New Jersey law creates further uncertainty as to Cheryl's entitlement to the Policy proceeds. She and the Decedent divorced in 2016. See D.E. 1-3 at 2. However, on Cheryl's Claimant's Statement, she indicated that the Decedent's marital status as “other” rather than “divorced.” She then indicated that she was the Decedent's “ex-wife.” Plaintiff asserts that N.J. Stat. Ann. § 3B:3-14 may therefore apply. D.E. 17 at 3. That statute provides in relevant part that “a divorce or annulment[] revokes any revocable[] dispositions or appointment of property made by a divorced individual to his former spouse in a governing instrument[.]” N.J. Stat. Ann. § 3B:3-14(a)(1)(a). The statute also provides that “[i]n the event of a divorce or annulment, provisions of a governing instrument are given effect as if the former spouse and relatives of the former spouse disclaimed all provisions revoked by this section[.]” Id. § 3B:3-14(a)(2). The New Jersey Appellate Division has explained that New Jersey's “Legislature . . . acted in [§] 3B:3-14 to provide that divorce automatically revokes a disposition of property made by a divorced individual to his former spouse in a governing instrument which, by definition, includes an insurance policy.” Fox v. Lincoln Fin. Grp., 109 A.3d 221, 227 (N.J.Super.Ct.App.Div. 2015). See also Guardian Life Ins. Co. of Am. v. Gonnella, 806 Fed.Appx. 79, 82 (3d Cir. 2020) (“[T]he auto-revocation statute severed [ex-husband's] interest as primary beneficiary of the policy.”). Assuming without deciding that the New Jersey auto-revocation statute applies, it is at best unclear whether Cheryl remained the policy's primary beneficiary.
The court in Gonnella recognized that there is an exception to the New Jersey statute. 806 Fed.Appx. at 82 (quoting N.J. Stat. Ann. § 3B:3-14(a)). Defendants have not argued the exception, so the Court declines to address it sua sponte.
Plaintiff also relies on Stonebridge Life Insurance Co. v. Kissinger 89 F.Supp.3d 622 (D.N.J. 2015). D.E. 17 at 1-2. In that case, the decedent's ex-wife and his daughter filed claims with the decedent's life insurer, seeking his policy's proceeds. 89 F.Supp.3d at 624. The plaintiff initiated a statutory interpleader. Id. at 625-26. The decedent's ex-wife argued that the plaintiff should have paid her and not brought an interpleader, contending that the auto-revocation statute was no barrier because N.J. Stat. Ann. § 3B:3-14(d) absolved the plaintiff of liability, she was the executor of the decedent's estate, and she was a creditor of estate. Id. at 626-27. The Kissinger court found that the plaintiff appropriately brought the action because of the dispute between the ex-wife and the daughter over the funds.
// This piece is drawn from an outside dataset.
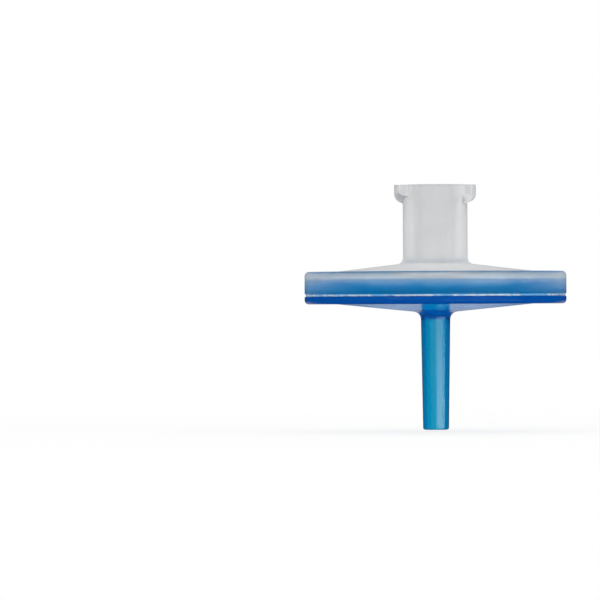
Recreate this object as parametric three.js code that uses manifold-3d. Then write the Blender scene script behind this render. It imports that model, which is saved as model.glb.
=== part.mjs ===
// Syringe filter, 25 mm across, with a female luer lock inlet and a plain outlet tube.
//
// Two moulded polypropylene housings are welded round the rim and clamp a membrane
// disc between them. Liquid enters the luer socket, spreads over the membrane between
// the ribs under the inlet cone, passes through it, and runs along the channels of the
// outlet housing into the tube.
//
// Millimetres, +Z up. The origin is the middle of the inlet's end face, and the
// filter hangs below it along -Z. The two lugs stand at +X and -X.
import * as THREE from 'three';
import { mergeVertices } from 'three/addons/utils/BufferGeometryUtils.js';
import Module from 'manifold-3d';

const wasm = await Module();
wasm.setup();

// ---- driving dimensions -------------------------------------------------------------

const flats = 48;                 // flats round every turned form
const arcStep = 30;               // degrees of arc to one flat of a rounded edge

// Levels, each measured down from the one before it
const inletHeight = 8.28;         // end face down to the top of the rim
const skirtHeight = 2.37;         // rim top down to the plane where the housings meet
const flangeThickness = 0.73;     // that plane down to the underside of the flange
const nozzleLength = 12.01;       // flange underside down to the tip of the tube

// Rim and weld: a tongue on the outlet housing stands in a groove of the inlet housing
const rimRadius = 12.5;
const skirtWall = 1.39;
const tongueWidth = 1.19;
const tongueHeight = 1.62;
const weldClearance = 0.05;       // round the tongue, on all three sides
const notchDepth = 0.2;           // open line round the rim, cut in from outside
const notchHeight = 0.2;
const skirtTopRound = 0.4;
const skirtFootRound = 0.1;
const flangeTopRound = 0.08;
const flangeFootRound = 0.4;
const weldRound = 0.15;

// Membrane and the ring that clamps its edge
const membraneThickness = 0.12;
const membraneEdgeGap = 0.37;     // membrane edge to the wall of the groove
const clampWidth = 1.5;

// Cones between the rim and the two connections, as fall per millimetre of radius
const rimLandWidth = 2.95;        // flat top of the rim, outside the inlet cone
const inletConeSlope = 0.118;
const flangeLandWidth = 3.1;      // flat underside of the flange, outside the outlet cone
const outletConeSlope = 0.1;

// Female luer socket: a 6 % taper, so the radius shrinks 3 % of the depth
const mouthRadius = 2.146;
const luerTaper = 0.03;
const mouthChamfer = 0.12;
const barrelRadius = 3.085;
const barrelEdgeRound = 0.1;
const barrelFillet = 0.62;
const boreFootRound = 0.3;

// Luer lock lugs: their underside follows a right-hand thread
const lugCount = 2;
const lugRadius = 3.9;
const lugWidth = 3.5;
const lugHeight = 1.42;           // at the middle of the lug
const lugStep = 0.02;             // lug top below the end face
const lugTopRound = 0.12;
const lugFootRound = 0.55;
const threadLead = 5;
const lugSlices = 7;

// Flow chamber above the membrane
const inletWall = 1.75;           // thickness under the inlet cone, straight down
const chamberRound = 0.2;
const firstRibRadius = 4.3;       // inner face of the innermost rib
const ribPitch = 1.2;
const ribRootWidth = 0.52;
const ribTipWidth = 0.38;
const ribMembraneGap = 0.2;

// Support grid below the membrane
const channelDepth = 0.3;         // at the outer edge of the grid
const floorSlope = 0.05;
const firstRingRadius = 1.45;
const ringPitch = 1.2;
const ringRootWidth = 0.6;
const ringTipWidth = 0.45;

// Radial gaps through the ribs and the rings, the same number above and below
const gapCount = 8;
const gapWidth = 0.6;
const gridEdgeGap = 0.25;         // least room between the last ring and the chamber wall

// Outlet tube
const nozzleTopRadius = 1.41;
const nozzleTipRadius = 1.235;
const nozzleBoreTop = 0.7;
const nozzleBoreTip = 0.6;
const nozzleFillet = 0.75;
const nozzleTipRound = 0.2;

// ---- places worked out from them ----------------------------------------------------

const rimTopZ = -inletHeight;
const partingZ = rimTopZ - skirtHeight;
const clampZ = partingZ + membraneThickness;
const flangeFootZ = partingZ - flangeThickness;
const tipZ = flangeFootZ - nozzleLength;

const grooveOuterRadius = rimRadius - skirtWall;
const tongueOuterRadius = grooveOuterRadius - weldClearance;
const tongueInnerRadius = tongueOuterRadius - tongueWidth;
const grooveInnerRadius = tongueInnerRadius - weldClearance;
const tongueTopZ = partingZ + tongueHeight;
const grooveTopZ = tongueTopZ + weldClearance;

const membraneRadius = grooveInnerRadius - membraneEdgeGap;
const chamberRadius = membraneRadius - clampWidth;

const inletConeRadius = rimRadius - rimLandWidth;
const outletConeRadius = rimRadius - flangeLandWidth;
const inletConeZ = (r) => rimTopZ + (inletConeRadius - r) * inletConeSlope;
const ceilingZ = (r) => inletConeZ(r) - inletWall;
const outletConeZ = (r) => flangeFootZ - (outletConeRadius - r) * outletConeSlope;
const floorZ = (r) => partingZ - channelDepth - (chamberRadius - r) * floorSlope;
const boreRadius = (z) => mouthRadius + z * luerTaper;

// ---- tools --------------------------------------------------------------------------

// Turns a list of corners [r, z, round] into outline points, with each round as an arc.
function outline(corners) {
  const points = [];
  corners.forEach(([r, z, round = 0], i) => {
    const corner = new THREE.Vector2(r, z);
    if (round === 0) {
      points.push(corner);
      return;
    }
    const before = new THREE.Vector2(...corners.at(i - 1)).sub(corner);
    const after = new THREE.Vector2(...corners[(i + 1) % corners.length]).sub(corner);
    const half = before.angleTo(after) / 2;
    const room = Math.min(before.length(), after.length()) * 0.49;
    const reach = Math.min(round / Math.tan(half), room);
    const radius = reach * Math.tan(half);
    const middle = before.clone().normalize().add(after.clone().normalize()).normalize();
    const centre = corner.clone().addScaledVector(middle, radius / Math.sin(half));
    const start = corner.clone().addScaledVector(before.normalize(), reach).sub(centre);
    const sweep = Math.PI - 2 * half;
    const turn = Math.sign(after.cross(before)) * sweep;
    const steps = Math.ceil(THREE.MathUtils.radToDeg(sweep) / arcStep);
    for (let step = 0; step <= steps; step += 1) {
      const spoke = start.clone().rotateAround(new THREE.Vector2(), (turn * step) / steps);
      points.push(centre.clone().add(spoke));
    }
  });
  return points;
}

// Makes a manifold solid of a closed three.js geometry.
function toSolid(geometry) {
  geometry.deleteAttribute('normal');
  geometry.deleteAttribute('uv');
  const welded = mergeVertices(geometry, 1e-5);
  const vertProperties = new Float32Array(welded.attributes.position.array);
  const triVerts = new Uint32Array(welded.index.array);
  return new wasm.Manifold(new wasm.Mesh({ numProp: 3, vertProperties, triVerts }));
}

// Turns a closed outline round the Z axis.
function revolve(corners) {
  const points = outline(corners);
  const lathe = new THREE.LatheGeometry([...points, points[0]], flats);
  return toSolid(lathe.rotateX(Math.PI / 2));
}

// Joins equal outlines, each a list of THREE.Vector3, into one closed surface.
function loft(sections) {
  const count = sections[0].length;
  const index = [];
  for (let s = 0; s + 1 < sections.length; s += 1) {
    for (let p = 0; p < count; p += 1) {
      const a = s * count + p;
      const b = s * count + ((p + 1) % count);
      index.push(a, a + count, b, b, a + count, b + count);
    }
  }
  const flat = sections[0].map((point) => new THREE.Vector2(point.x, point.z));
  const last = (sections.length - 1) * count;
  for (const [a, b, c] of THREE.ShapeUtils.triangulateShape(flat, [])) {
    index.push(a, b, c, last + c, last + b, last + a);
  }
  const geometry = new THREE.BufferGeometry().setFromPoints(sections.flat());
  return geometry.setIndex(index);
}

// Joins copies of a geometry, spaced evenly round the Z axis, into one solid.
function aroundAxis(geometry, count) {
  const turn = (2 * Math.PI) / count;
  const copies = Array.from({ length: count }, (_, i) => geometry.clone().rotateZ(i * turn));
  return copies.map(toSolid).reduce((all, copy) => all.add(copy));
}

function toMesh(name, solid, material) {
  const { vertProperties, triVerts } = solid.getMesh();
  const geometry = new THREE.BufferGeometry();
  geometry.setAttribute('position', new THREE.BufferAttribute(vertProperties, 3));
  geometry.setIndex(new THREE.BufferAttribute(triVerts, 1));
  geometry.computeVertexNormals();
  const mesh = new THREE.Mesh(geometry, material);
  mesh.name = name;
  return mesh;
}

// Concentric rings of tapered section, cut through by the radial gaps.
function cutRings(firstRadius, pitch, rootWidth, tipWidth, rootZ, tipZ) {
  const rings = [];
  const lastRadius = chamberRadius - gridEdgeGap - rootWidth;
  for (let inner = firstRadius; inner <= lastRadius; inner += pitch) {
    const middle = inner + rootWidth / 2;
    rings.push(revolve(ringSection(middle, rootWidth, tipWidth, rootZ(middle), tipZ)));
  }
  const depth = Math.abs(rootZ(firstRadius) - tipZ) * 4;
  const bar = new THREE.BoxGeometry(chamberRadius, gapWidth, depth);
  bar.translate(chamberRadius / 2, 0, tipZ);
  const gaps = aroundAxis(bar, gapCount);
  return rings.reduce((all, ring) => all.add(ring)).subtract(gaps);
}

// The section always runs from its lower edge to its upper edge on the outside.
function ringSection(middle, rootWidth, tipWidth, rootZ, tipZ) {
  const root = rootWidth / 2;
  const tip = tipWidth / 2;
  const section = [
    [middle - tip, tipZ],
    [middle + tip, tipZ],
    [middle + root, rootZ],
    [middle - root, rootZ],
  ];
  return rootZ > tipZ ? section : section.reverse();
}

// ---- inlet housing ------------------------------------------------------------------

function inletShell() {
  const lipRadius = rimRadius - notchDepth;
  const skirtFootZ = partingZ + notchHeight;
  const boreFootRadius = boreRadius(ceilingZ(mouthRadius));
  return revolve([
    [mouthRadius, -mouthChamfer],
    [boreFootRadius, ceilingZ(boreFootRadius), boreFootRound],
    [chamberRadius, ceilingZ(chamberRadius), chamberRound],
    [chamberRadius, clampZ],
    [grooveInnerRadius, clampZ],
    [grooveInnerRadius, grooveTopZ, weldRound],
    [grooveOuterRadius, grooveTopZ, weldRound],
    [grooveOuterRadius, partingZ],
    [lipRadius, partingZ],
    [lipRadius, skirtFootZ],
    [rimRadius, skirtFootZ, skirtFootRound],
    [rimRadius, rimTopZ, skirtTopRound],
    [inletConeRadius, rimTopZ],
    [barrelRadius, inletConeZ(barrelRadius), barrelFillet],
    [barrelRadius, 0, barrelEdgeRound],
    [mouthRadius + mouthChamfer, 0],
  ]);
}

// One lug at +X: flat sides, a round outside and an underside that climbs with +Y.
function lug() {
  const sections = [];
  for (let slice = 0; slice <= lugSlices; slice += 1) {
    const y = (slice / lugSlices - 0.5) * lugWidth;
    const outer = Math.sqrt(lugRadius ** 2 - y ** 2);
    const climb = (Math.atan2(y, outer) / (2 * Math.PI)) * threadLead;
    const footZ = climb - lugStep - lugHeight;
    const section = outline([
      [0, footZ],
      [outer, footZ, lugFootRound],
      [outer, -lugStep, lugTopRound],
      [0, -lugStep],
    ]);
    sections.push(section.map((point) => new THREE.Vector3(point.x, y, point.y)));
  }
  return loft(sections);
}

function lugs() {
  const wallMiddle = (mouthRadius + barrelRadius) / 2;
  const core = new THREE.CylinderGeometry(wallMiddle, wallMiddle, inletHeight, flats);
  return aroundAxis(lug(), lugCount).subtract(toSolid(core.rotateX(Math.PI / 2)));
}

function inletHousing() {
  const ribFoot = (r) => ceilingZ(r) + inletWall / 3;
  const ribs = cutRings(firstRibRadius, ribPitch, ribRootWidth, ribTipWidth, ribFoot,
    clampZ + ribMembraneGap);
  return inletShell().add(lugs()).add(ribs);
}

// ---- outlet housing -----------------------------------------------------------------

function outletShell() {
  return revolve([
    [nozzleBoreTop, floorZ(nozzleBoreTop)],
    [nozzleBoreTip, tipZ],
    [nozzleTipRadius, tipZ, nozzleTipRound],
    [nozzleTopRadius, outletConeZ(nozzleTopRadius), nozzleFillet],
    [outletConeRadius, flangeFootZ],
    [rimRadius, flangeFootZ, flangeFootRound],
    [rimRadius, partingZ, flangeTopRound],
    [tongueOuterRadius, partingZ],
    [tongueOuterRadius, tongueTopZ, weldRound],
    [tongueInnerRadius, tongueTopZ, weldRound],
    [tongueInnerRadius, partingZ],
    [chamberRadius, partingZ],
    [chamberRadius, floorZ(chamberRadius)],
  ]);
}

function outletHousing() {
  const ringFoot = (r) => floorZ(r) - flangeThickness / 4;
  const rings = cutRings(firstRingRadius, ringPitch, ringRootWidth, ringTipWidth, ringFoot,
    partingZ);
  return outletShell().add(rings);
}

// ---- membrane -----------------------------------------------------------------------

function membraneDisc() {
  const disc = new THREE.CylinderGeometry(membraneRadius, membraneRadius, membraneThickness,
    flats);
  return toSolid(disc.rotateX(Math.PI / 2).translate(0, 0, partingZ + membraneThickness / 2));
}

// ---- assembly -----------------------------------------------------------------------

const naturalPlastic = new THREE.MeshStandardMaterial({
  color: 0xd2d7db, roughness: 0.35, metalness: 0,
});
const bluePlastic = new THREE.MeshStandardMaterial({
  color: 0x0a62ac, roughness: 0.22, metalness: 0,
});
const whiteMembrane = new THREE.MeshStandardMaterial({
  color: 0xf1f3f3, roughness: 0.85, metalness: 0,
});

const syringeFilter = new THREE.Group();
syringeFilter.add(toMesh('inlet_housing', inletHousing(), naturalPlastic));
syringeFilter.add(toMesh('membrane', membraneDisc(), whiteMembrane));
syringeFilter.add(toMesh('outlet_housing', outletHousing(), bluePlastic));

export default syringeFilter;
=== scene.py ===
# %% [markdown]
# # A syringe filter in Blender
#
# The filter is two moulded polypropylene housings, welded round the rim, with a white
# membrane disc clamped between them. The inlet housing is natural, milky plastic and
# carries a female luer lock socket. The outlet housing is clear blue plastic and ends in
# a slim tube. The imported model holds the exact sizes. This lesson builds the fine
# surfaces around it, gives each piece its plastic, and sets a soft white studio.

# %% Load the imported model
import math

import bmesh
import bpy
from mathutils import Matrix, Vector


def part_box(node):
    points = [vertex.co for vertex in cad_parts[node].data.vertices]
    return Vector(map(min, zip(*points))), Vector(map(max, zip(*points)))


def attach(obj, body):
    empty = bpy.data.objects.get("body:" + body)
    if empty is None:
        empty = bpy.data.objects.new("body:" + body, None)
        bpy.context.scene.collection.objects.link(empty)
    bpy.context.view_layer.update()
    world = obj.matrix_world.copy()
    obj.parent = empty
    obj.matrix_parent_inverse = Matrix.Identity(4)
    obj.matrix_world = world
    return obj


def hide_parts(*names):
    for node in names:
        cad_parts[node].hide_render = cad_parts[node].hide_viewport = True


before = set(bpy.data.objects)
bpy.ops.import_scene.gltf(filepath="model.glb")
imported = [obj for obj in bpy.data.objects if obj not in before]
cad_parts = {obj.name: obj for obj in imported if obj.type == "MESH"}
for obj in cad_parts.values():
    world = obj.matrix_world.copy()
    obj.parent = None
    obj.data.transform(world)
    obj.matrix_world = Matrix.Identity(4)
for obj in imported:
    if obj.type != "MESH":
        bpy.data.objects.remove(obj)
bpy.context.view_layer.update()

# %% [markdown]
# Sizes are written in millimetres and multiplied by `MM`, because Blender's scene is in
# metres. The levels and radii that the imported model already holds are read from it, so
# the fine pieces sit exactly where the model has them.

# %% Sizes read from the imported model
MM = 0.001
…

Id. at 626. The court in Kissinger highlighted the exwife's inconsistent positions and permitted the interpleader. Id. at 626-27.
Here, at the time that Plaintiff filed the suit, Cheryl and Mark had submitted rival claims to the Policy proceeds, and, like the ex-wife in Kissinger, Cheryl took “inconsistent positions concerning her rights . . . to the insurance proceeds.” Id. at 626. And Defendants do not dispute that Mark was clearly named the contingent beneficiary on the Policy.
Accordingly, the Court finds that Plaintiff has properly invoked the interpleader statute.
As noted, counterclaims by claimants against a stakeholder can militate against dismissing stakeholders from a case. E.g., Metro. Life Ins. Co. v. Teixeira ex rel. Sarto, No. 16-07486, 2017 WL 3951597, at *1 (D.N.J. Sept. 8, 2017). However, as Hovis made clear, not all counterclaims qualify. Hovis ruled that the statute's protections are effective against counterclaims “where the stakeholder bears no blame for the existence of the ownership controversy and the counterclaims are directly related to the stakeholder's failure to resolve the underlying dispute in favor of one of the claimants.” 553 F.3d at 259 (emphasis added). Here, both of Defendants' counterclaims are directly related to Plaintiff's failure to resolve the underlying dispute in Cheryl or Mark's favor. The breach of contract is premised upon Plaintiff's alleged failure to pay Cheryl “in accordance with the Policy . . . as beneficiary of said insurance policy.” D.E. 15 at 7 ¶¶ 24-25 (emphasis added). Defendants do not argue that Plaintiffs breached a legal duty other than “its failure to choose between the adverse claimants (rather than bringing an interpleader action)[.]” Hovis, 553 F.3d at 265. Defendants' NJCFA claim fares not better as the “unconscionable commercial practice” that serves as the crux of the claim is again Plaintiff's failure to sort out the situation and pay Cheryl. D.E. 15 at 8 ¶ 36. Accordingly, both of Plaintiff's claims are subsumed into the interpleader action.
The Court grants Plaintiff's motion to dismiss.
Finally, Plaintiff asks for the fees and costs it expended in bringing this matter. D.E. 10 ¶ 7. A court may, in its discretion, award the plaintiff in an interpleader matter “attorneys fees and costs if the plaintiff is (1) a disinterested stakeholder, (2) who had conceded liability, (3) has deposited the disputed funds with the court, and (4) has sought a discharge from liability.” Metro. Life Ins. Co. v. Kubichek, 83 Fed.Appx. 425, 431 (3d Cir. 2003). Plaintiff has not, however, specified the amount of money it seeks. Before considering any application, the Court will direct Plaintiff to submit in writing on the docket the amount Plaintiff believes constitutes its costs and reasonable fees.
IV. CONCLUSION
For the reasons stated above, Plaintiff's motion is granted. An appropriate Order accompanies this Opinion.